(begin)

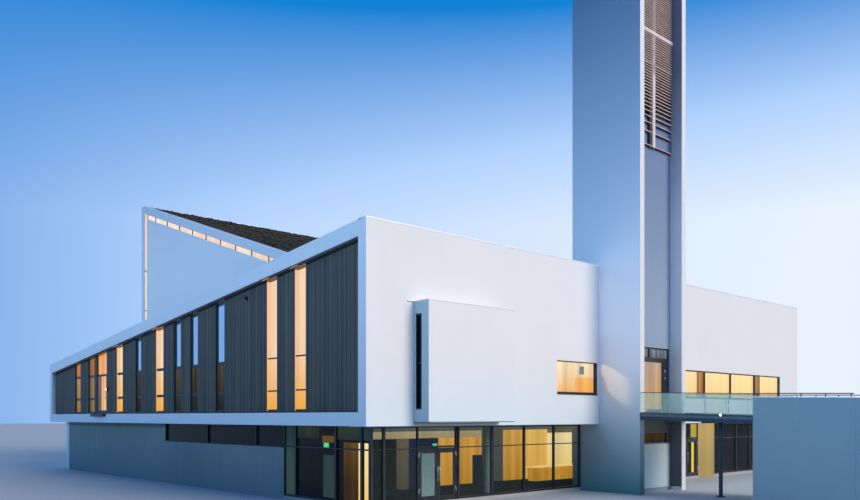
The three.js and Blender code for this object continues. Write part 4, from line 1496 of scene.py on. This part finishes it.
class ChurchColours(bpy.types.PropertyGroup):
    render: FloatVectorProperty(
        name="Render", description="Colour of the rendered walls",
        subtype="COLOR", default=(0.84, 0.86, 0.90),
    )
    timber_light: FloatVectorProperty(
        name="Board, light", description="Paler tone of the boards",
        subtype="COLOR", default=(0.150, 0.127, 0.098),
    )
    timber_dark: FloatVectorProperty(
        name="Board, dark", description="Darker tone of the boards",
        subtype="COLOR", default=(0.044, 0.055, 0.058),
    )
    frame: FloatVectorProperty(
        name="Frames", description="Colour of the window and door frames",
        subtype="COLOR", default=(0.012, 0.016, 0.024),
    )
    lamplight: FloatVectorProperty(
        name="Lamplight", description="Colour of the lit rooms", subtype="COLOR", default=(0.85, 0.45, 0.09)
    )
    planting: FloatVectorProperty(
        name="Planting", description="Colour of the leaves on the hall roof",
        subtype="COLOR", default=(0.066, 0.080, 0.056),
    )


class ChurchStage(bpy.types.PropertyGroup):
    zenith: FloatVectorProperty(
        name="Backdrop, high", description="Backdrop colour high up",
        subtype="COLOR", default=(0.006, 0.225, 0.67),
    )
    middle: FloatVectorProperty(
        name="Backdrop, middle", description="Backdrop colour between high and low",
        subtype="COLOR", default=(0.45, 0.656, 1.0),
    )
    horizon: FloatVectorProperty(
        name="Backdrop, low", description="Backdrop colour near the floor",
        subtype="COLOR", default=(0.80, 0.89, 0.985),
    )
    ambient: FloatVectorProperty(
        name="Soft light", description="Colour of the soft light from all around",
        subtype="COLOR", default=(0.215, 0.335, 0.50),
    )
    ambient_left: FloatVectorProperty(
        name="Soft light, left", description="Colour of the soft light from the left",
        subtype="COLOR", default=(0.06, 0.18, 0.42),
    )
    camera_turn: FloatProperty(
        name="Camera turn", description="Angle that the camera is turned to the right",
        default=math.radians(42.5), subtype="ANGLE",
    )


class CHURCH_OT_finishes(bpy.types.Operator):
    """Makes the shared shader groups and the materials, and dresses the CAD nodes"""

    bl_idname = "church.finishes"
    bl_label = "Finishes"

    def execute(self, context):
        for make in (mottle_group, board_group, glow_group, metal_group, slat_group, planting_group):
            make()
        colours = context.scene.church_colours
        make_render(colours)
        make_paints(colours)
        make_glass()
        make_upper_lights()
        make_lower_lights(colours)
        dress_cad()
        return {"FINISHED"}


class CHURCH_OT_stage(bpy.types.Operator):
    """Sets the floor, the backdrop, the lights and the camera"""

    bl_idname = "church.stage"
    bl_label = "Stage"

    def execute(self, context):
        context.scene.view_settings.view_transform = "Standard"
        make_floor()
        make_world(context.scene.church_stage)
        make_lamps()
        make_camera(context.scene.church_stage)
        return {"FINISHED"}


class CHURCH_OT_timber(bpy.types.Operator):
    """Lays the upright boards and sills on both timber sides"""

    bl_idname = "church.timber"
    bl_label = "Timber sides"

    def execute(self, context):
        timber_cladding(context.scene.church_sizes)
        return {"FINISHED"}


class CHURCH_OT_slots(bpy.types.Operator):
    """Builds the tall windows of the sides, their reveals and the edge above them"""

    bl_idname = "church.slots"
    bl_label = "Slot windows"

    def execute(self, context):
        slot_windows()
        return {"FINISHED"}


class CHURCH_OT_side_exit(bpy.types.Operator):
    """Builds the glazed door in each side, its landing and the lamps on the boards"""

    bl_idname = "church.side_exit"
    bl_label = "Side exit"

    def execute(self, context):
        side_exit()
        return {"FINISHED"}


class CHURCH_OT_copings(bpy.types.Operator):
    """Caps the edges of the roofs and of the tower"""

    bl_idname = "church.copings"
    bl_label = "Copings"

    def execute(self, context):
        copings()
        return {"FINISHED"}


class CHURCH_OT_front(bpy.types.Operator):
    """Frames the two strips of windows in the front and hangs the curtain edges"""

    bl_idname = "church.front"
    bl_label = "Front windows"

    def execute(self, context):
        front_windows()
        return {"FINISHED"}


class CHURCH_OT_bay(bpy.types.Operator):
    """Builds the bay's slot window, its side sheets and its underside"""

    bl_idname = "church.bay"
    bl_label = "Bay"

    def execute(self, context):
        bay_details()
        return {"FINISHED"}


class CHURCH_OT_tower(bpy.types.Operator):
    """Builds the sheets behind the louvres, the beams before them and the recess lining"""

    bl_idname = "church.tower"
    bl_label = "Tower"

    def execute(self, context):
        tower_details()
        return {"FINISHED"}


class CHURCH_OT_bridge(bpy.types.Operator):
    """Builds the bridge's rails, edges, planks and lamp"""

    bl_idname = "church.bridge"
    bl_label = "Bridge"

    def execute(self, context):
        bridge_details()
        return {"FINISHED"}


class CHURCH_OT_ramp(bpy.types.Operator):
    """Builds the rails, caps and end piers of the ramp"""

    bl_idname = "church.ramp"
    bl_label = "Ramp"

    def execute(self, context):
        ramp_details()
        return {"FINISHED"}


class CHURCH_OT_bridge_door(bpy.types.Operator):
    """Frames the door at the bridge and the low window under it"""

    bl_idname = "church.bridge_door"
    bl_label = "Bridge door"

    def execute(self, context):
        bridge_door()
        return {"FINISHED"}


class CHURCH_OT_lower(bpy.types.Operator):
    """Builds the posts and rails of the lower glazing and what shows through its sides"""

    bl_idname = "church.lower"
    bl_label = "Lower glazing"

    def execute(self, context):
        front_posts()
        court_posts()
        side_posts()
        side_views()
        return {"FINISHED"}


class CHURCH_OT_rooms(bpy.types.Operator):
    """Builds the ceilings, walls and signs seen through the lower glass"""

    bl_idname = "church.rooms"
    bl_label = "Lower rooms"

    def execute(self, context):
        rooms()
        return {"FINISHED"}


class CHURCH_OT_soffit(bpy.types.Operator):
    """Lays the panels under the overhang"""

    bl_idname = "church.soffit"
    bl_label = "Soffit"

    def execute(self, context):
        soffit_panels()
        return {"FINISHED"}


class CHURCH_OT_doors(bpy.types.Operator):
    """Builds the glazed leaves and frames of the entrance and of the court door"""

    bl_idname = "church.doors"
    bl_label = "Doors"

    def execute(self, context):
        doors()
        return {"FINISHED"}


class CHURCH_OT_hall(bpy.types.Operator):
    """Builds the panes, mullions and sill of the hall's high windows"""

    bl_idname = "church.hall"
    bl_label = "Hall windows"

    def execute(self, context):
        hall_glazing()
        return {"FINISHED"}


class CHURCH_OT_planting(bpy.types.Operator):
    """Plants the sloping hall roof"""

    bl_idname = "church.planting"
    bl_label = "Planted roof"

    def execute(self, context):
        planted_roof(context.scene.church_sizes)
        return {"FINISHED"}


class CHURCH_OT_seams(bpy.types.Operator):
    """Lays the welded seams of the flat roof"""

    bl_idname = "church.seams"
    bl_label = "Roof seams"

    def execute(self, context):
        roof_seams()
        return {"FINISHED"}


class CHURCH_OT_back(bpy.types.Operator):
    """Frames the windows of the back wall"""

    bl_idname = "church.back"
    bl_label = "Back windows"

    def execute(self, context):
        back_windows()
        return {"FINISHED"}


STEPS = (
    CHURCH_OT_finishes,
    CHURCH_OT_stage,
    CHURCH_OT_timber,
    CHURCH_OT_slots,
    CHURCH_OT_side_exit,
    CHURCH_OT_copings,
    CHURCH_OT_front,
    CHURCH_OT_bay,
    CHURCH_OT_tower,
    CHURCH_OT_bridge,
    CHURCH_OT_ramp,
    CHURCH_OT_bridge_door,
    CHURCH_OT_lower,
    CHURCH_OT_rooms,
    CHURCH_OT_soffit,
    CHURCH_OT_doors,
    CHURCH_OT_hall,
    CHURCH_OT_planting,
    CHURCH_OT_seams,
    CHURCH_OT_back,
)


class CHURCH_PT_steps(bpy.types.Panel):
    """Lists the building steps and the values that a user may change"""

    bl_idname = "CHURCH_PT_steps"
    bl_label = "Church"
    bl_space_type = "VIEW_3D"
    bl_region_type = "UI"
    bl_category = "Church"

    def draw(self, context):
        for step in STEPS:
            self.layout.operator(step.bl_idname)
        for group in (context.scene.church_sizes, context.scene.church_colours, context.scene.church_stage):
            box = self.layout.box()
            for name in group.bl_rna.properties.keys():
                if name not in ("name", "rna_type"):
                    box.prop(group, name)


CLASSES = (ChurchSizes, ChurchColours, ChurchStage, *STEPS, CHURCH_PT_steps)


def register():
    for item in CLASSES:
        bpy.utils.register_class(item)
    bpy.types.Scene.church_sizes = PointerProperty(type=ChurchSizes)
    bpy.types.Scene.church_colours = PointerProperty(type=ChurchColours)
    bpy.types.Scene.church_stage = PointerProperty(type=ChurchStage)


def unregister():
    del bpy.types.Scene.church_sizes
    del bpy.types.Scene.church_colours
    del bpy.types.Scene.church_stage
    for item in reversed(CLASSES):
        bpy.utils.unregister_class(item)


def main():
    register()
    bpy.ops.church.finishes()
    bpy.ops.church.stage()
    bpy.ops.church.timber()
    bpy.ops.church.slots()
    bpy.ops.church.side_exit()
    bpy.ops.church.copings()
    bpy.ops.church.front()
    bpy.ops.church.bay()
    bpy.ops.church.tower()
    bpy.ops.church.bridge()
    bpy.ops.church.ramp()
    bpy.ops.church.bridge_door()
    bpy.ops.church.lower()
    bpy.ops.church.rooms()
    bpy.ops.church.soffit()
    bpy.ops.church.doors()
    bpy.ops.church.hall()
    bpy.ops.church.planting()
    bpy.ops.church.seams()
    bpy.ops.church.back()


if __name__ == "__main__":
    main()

(end)

### What you need to do
Looking back at the lines above, state how many contain the word "from", and supply nothing besides the number.

### Solution below
3